We were happy to see everyone on the ground at HACKER HOTEL again this year! We are glad everyone enjoyed the CYBER SCARAB SAO we were giving away~ We are planning to do a second run for everyone that could not get one.
See you all next year!
https://tilde.industries/content/images/2020/02/IMG_20200214_182439-1.jpg
Learn more about it here: https://tilde.industries/cyber-scarab/
Braving the North Sea? Don’t you get to use the Hackaday private jet? Or is it in the hangar again because Mike won’t accept that having a deflector array does nothing but halve the fuel mileage at sub orbital speeds?
Hackaday jet has been much harder to fly this year, ever since Kristina discovered that ear switch and modified the flight controls to be completely tensor tympani muscle actuated.
Well at least that means you quit driving up the price of Force Trainers on eBay.
It’s all eco, innit. Surface travel FTW!
Jenny, what brand of obsolete Chinese picture frames are these? The Ceiva ones already do run Linux inside. And there’s an excellent website up that continues an MIT grad student’s adventure in getting his working again. The backlight quit on it as it happens.
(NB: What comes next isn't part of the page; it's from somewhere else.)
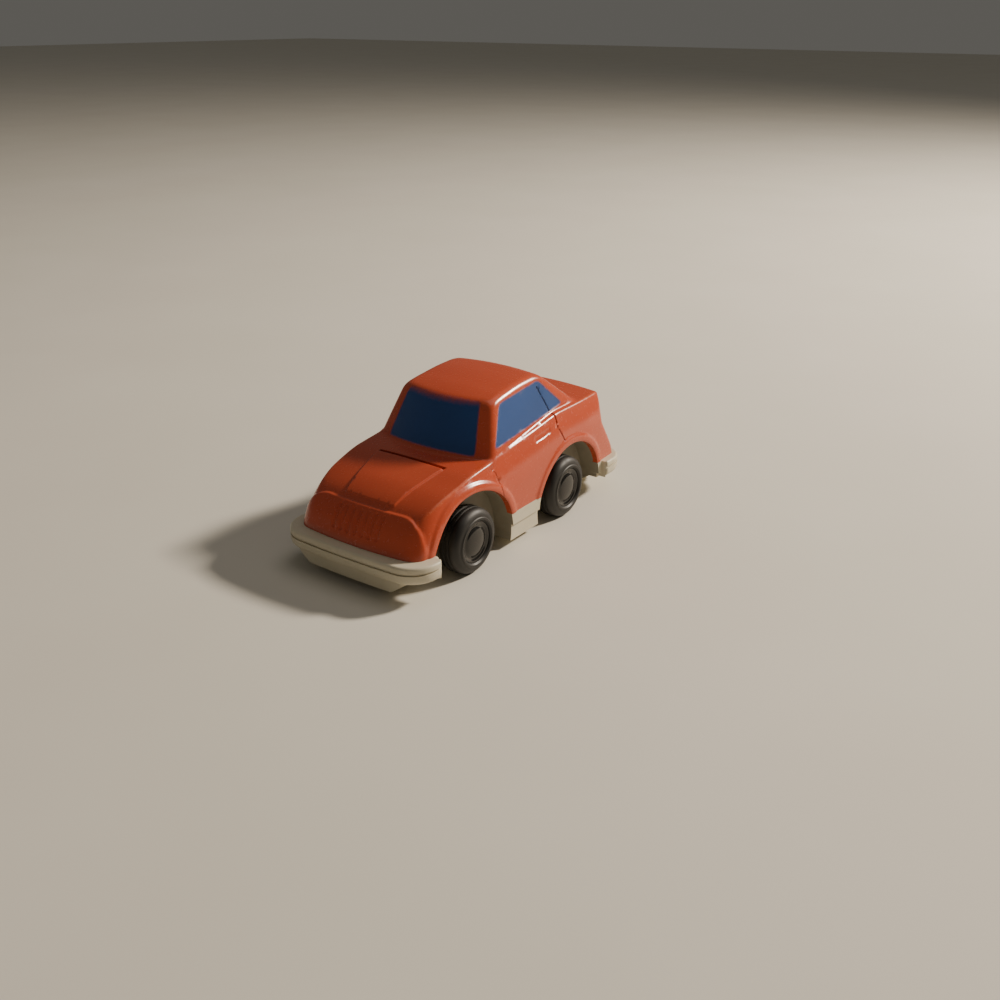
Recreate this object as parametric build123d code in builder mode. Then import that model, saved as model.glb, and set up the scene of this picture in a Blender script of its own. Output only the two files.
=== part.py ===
from build123d import *
import os
from math import acos, atan2, cos, degrees, pi, radians, sin, sqrt, tan

# A toy pull-back saloon car of about 3 inches: a moulded body shell on a tray chassis with bumpers,
# two steel axles with two-piece wheels, and a spring motor that is wound by rolling the car backwards.
#
# The origin is on the ground under the middle of the car. The nose points to -Y, +X is the car's left
# side and +Z is up. Sizes are in millimetres.

# ---- overall sizes ----
wheelbase = 34.0
front_overhang = 20.0  # front axle to the face of the front bumper
rear_overhang = 25.4  # rear axle to the face of the rear bumper
bumper_half_width = 18.5
body_half_width = 17.2
tyre_radius = 7.0
tray_hang = 5.3  # how far the underside of the tray is below the axles
tray_height = 6.5  # underside of the tray to the seam between tray and body shell
belt_rise = 16.2  # the seam to the crease under the side windows, at the rear deck
roof_rise = 9.3  # that crease to the roof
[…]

The Jos Weyer talk link actually goes to the ISP talk.
Thanks Jenny for your awesome write up, it’s always a pleasure having you over and reading your article afterwards. Also it was cool to see so many people from abroad. UK, Germany,Luxemburg, France and even Albania this year. 350 seems to be the max, but we will be back next year at this lovely venue with it’s 97 rooms and 35 bungalows ;-)
Parrot. And there’s quite a lot of hacking info on them to be had.